TF: So between those things, do you have any mantras when things get tough or work gets especially busy?
NF: I do a weekly live stream with a bunch of people in my audience. A question that comes up a lot is like, what do you do when you don’t feel motivated? Something that I stick with is that I don’t really believe in that, like being motivated to do. It’s just that you’ve decided already, what you’re going to do. I’ve decided I’m going to practice or I’ve decided I’m going to learn something or be a part of something or run a record label. There’s no option. I already decided I’m going to do this. If you decide beforehand that you’re going to do it, then you just get it done. I don’t think that would work for everybody.
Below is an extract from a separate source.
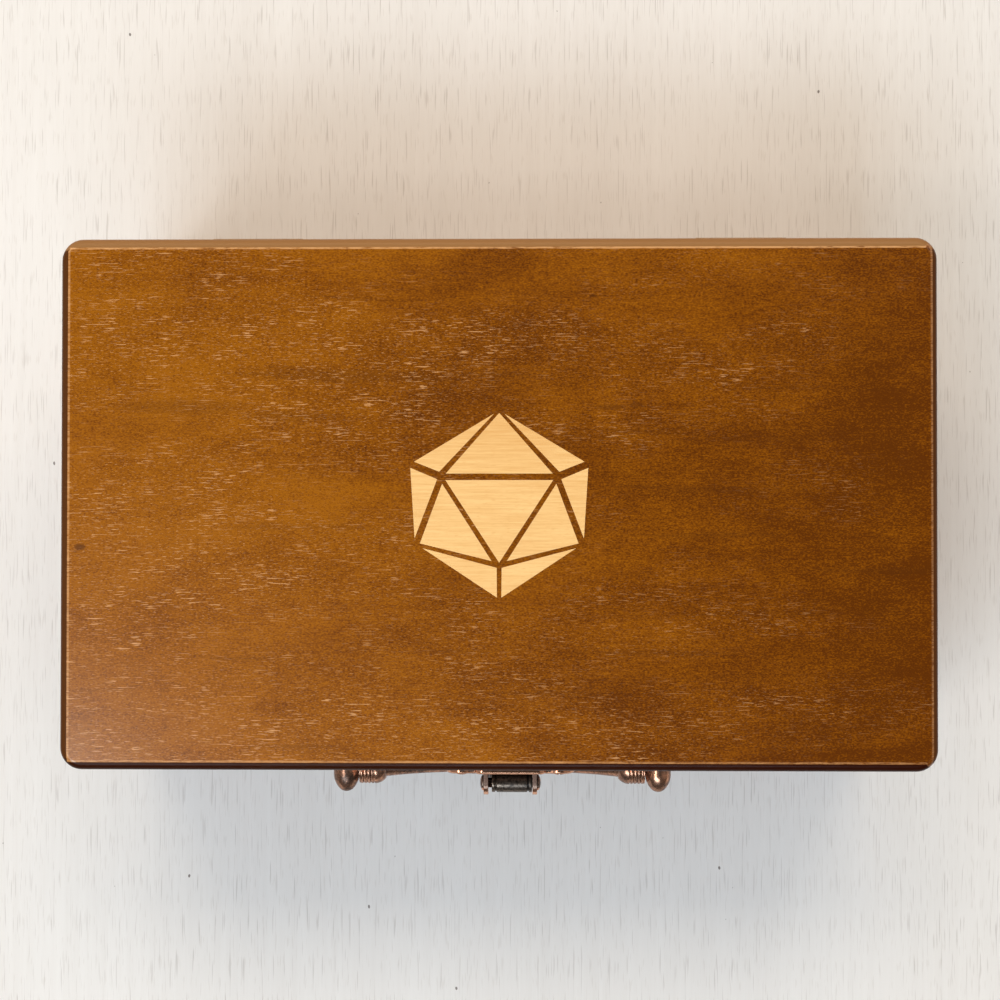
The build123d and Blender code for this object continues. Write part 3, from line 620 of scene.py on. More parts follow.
@dataclass(frozen=True)
class Felt:
    """Short-napped felt of one dye."""

    name: str
    base: Colour = tone(38, 34, 36)
    light: Colour = tone(66, 60, 62)

    def build(self) -> bpy.types.Material:
        """Build the material."""
        f = Finisher(self.name)
        nap = f.cloud((0.2, 0.4, 0.1), (2400.0, 2400.0, 2400.0), 3.0, 0.65, 0.8)
        tufts = f.cloud((0.6, 0.1, 0.3), (520.0, 520.0, 520.0), 3.0, 0.6, 0.5)
        brushed = f.cloud((0.8, 0.9, 0.3), (30.0, 46.0, 40.0), 2.0, 0.5, 0.6)
        mask = (nap * 0.7 + tufts * 0.5 + brushed * 0.5 - 0.5).kept()
        colour = f.blend(mask, self.base, self.light)
        normal = f.relief(nap * 0.7 + tufts * 0.6, 0.0003, 0.7)
        return f.finish(
            {"Base Color": colour, "Roughness": 0.9 + 0.08 * tufts, "Normal": normal},
            {"Specular IOR Level": 0.15, "Sheen Weight": 0.45, "Sheen Roughness": 0.6},
        )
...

But that’s been useful in my life.
TF: Why do you feel platforms like Playbook are important in today’s classroom?
NF: Yeah, you know, everyone learns differently. And especially in jazz, there are so many different types of students, like some come with great years and no knowledge of how music works from a theoretical perspective. And then maybe there’s people that are really good at their instrument, but don’t know anything about improvising. Or then there’s another group of people that love to just play and need more refinement in terms of how they play their instrument, you know, and so having all different types of options, Playbook, obviously, being one where you can go and learn in a style that suits what you need. That’s very much an essential core philosophy. My teaching is: everyone’s not the same. You can’t just give them the same repertoire. You can’t give them the same assignments. So I think what’s cool about what you guys are doing is being able to have those different kind of play along with experts and be able to insert yourself into a musical situation to raise your level no matter what stage you’re at. I think that’s really important to have all these different approaches, and allow students and educators to find new ways to engage the students.